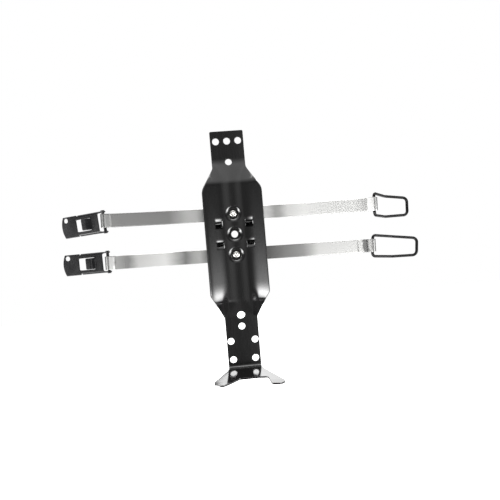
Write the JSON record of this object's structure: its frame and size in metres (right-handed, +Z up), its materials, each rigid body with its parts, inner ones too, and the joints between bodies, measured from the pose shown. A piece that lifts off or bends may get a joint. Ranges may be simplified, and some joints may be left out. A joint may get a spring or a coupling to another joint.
{
  "type": "fire extinguisher bracket",
  "caption": "Pressed steel wall bracket with a curved saddle and a foot, its bright steel straps closed by over-centre latch levers that hook kinked wire bails.",
  "frame": {"origin": "on the wall face of the upper tab, midway between its screw holes", "axes": "+X to the right along the straps towards the wire bails, +Y into the wall, +Z up along the plate; the cylinder lies on the -Y side"},
  "size_m": [0.3116, 0.0443, 0.2169],
  "materials": {
    "black_paint": "gloss black paint on pressed sheet steel",
    "lever_paint": "satin black paint on pressed sheet steel",
    "bright_steel": "bright rolled steel band",
    "rivet_steel": "bright turned steel",
    "black_wire": "black coated round wire"
  },
  "bodies": {
    "bracket": {"back_plate": "black_paint", "strap_upper": "bright_steel", "strap_lower": "bright_steel", "rivet_upper": "rivet_steel", "rivet_lower": "rivet_steel"},
    "upper_lever": {"latch_lever_upper": "lever_paint", "latch_pin_upper": "lever_paint"},
    "lower_lever": {"latch_lever_lower": "lever_paint", "latch_pin_lower": "lever_paint"},
    "upper_bail": {"wire_bail_upper": "black_wire"},
    "lower_bail": {"wire_bail_lower": "black_wire"}
  },
  "joints": [
    {"name": "upper_lever_hinge", "type": "hinge", "parent": "bracket", "child": "upper_lever", "pos_m": [-0.10884, -0.01787, -0.0538], "axis": [0.0698, 0, -0.9976], "range_deg": [-166, 136]},
    {"name": "lower_lever_hinge", "type": "hinge", "parent": "bracket", "child": "lower_lever", "pos_m": [-0.11023, -0.00682, -0.08768], "axis": [0.014, 0, -0.9999], "range_deg": [-142, 160]},
    {"name": "upper_bail_hinge", "type": "hinge", "parent": "bracket", "child": "upper_bail", "pos_m": [0.1202, -0.02335, -0.0572], "axis": [-0.0626, -0.0785, -0.9949], "range_deg": [-110, 210]},
    {"name": "lower_bail_hinge", "type": "hinge", "parent": "bracket", "child": "lower_bail", "pos_m": [0.12255, -0.00475, -0.09314], "axis": [-0.1044, -0.0523, -0.9932], "range_deg": [-160, 159]}
  ]
}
-----
* **Task description**
Reproduce all data above, unchanged.

* **Full answer**
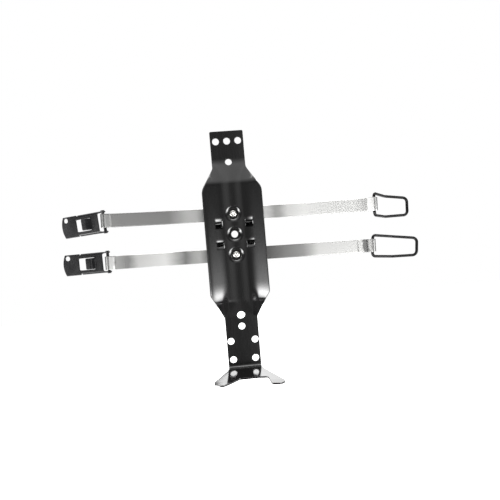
Write the JSON record of this object's structure: its frame and size in metres (right-handed, +Z up), its materials, each rigid body with its parts, inner ones too, and the joints between bodies, measured from the pose shown. A piece that lifts off or bends may get a joint. Ranges may be simplified, and some joints may be left out. A joint may get a spring or a coupling to another joint.
{
  "type": "fire extinguisher bracket",
  "caption": "Pressed steel wall bracket with a curved saddle and a foot, its bright steel straps closed by over-centre latch levers that hook kinked wire bails.",
  "frame": {"origin": "on the wall face of the upper tab, midway between its screw holes", "axes": "+X to the right along the straps towards the wire bails, +Y into the wall, +Z up along the plate; the cylinder lies on the -Y side"},
  "size_m": [0.3116, 0.0443, 0.2169],
  "materials": {
    "black_paint": "gloss black paint on pressed sheet steel",
    "lever_paint": "satin black paint on pressed sheet steel",
    "bright_steel": "bright rolled steel band",
    "rivet_steel": "bright turned steel",
    "black_wire": "black coated round wire"
  },
  "bodies": {
    "bracket": {"back_plate": "black_paint", "strap_upper": "bright_steel", "strap_lower": "bright_steel", "rivet_upper": "rivet_steel", "rivet_lower": "rivet_steel"},
    "upper_lever": {"latch_lever_upper": "lever_paint", "latch_pin_upper": "lever_paint"},
    "lower_lever": {"latch_lever_lower": "lever_paint", "latch_pin_lower": "lever_paint"},
    "upper_bail": {"wire_bail_upper": "black_wire"},
    "lower_bail": {"wire_bail_lower": "black_wire"}
  },
  "joints": [
    {"name": "upper_lever_hinge", "type": "hinge", "parent": "bracket", "child": "upper_lever", "pos_m": [-0.10884, -0.01787, -0.0538], "axis": [0.0698, 0, -0.9976], "range_deg": [-166, 136]},
    {"name": "lower_lever_hinge", "type": "hinge", "parent": "bracket", "child": "lower_lever", "pos_m": [-0.11023, -0.00682, -0.08768], "axis": [0.014, 0, -0.9999], "range_deg": [-142, 160]},
    {"name": "upper_bail_hinge", "type": "hinge", "parent": "bracket", "child": "upper_bail", "pos_m": [0.1202, -0.02335, -0.0572], "axis": [-0.0626, -0.0785, -0.9949], "range_deg": [-110, 210]},
    {"name": "lower_bail_hinge", "type": "hinge", "parent": "bracket", "child": "lower_bail", "pos_m": [0.12255, -0.00475, -0.09314], "axis": [-0.1044, -0.0523, -0.9932], "range_deg": [-160, 159]}
  ]
}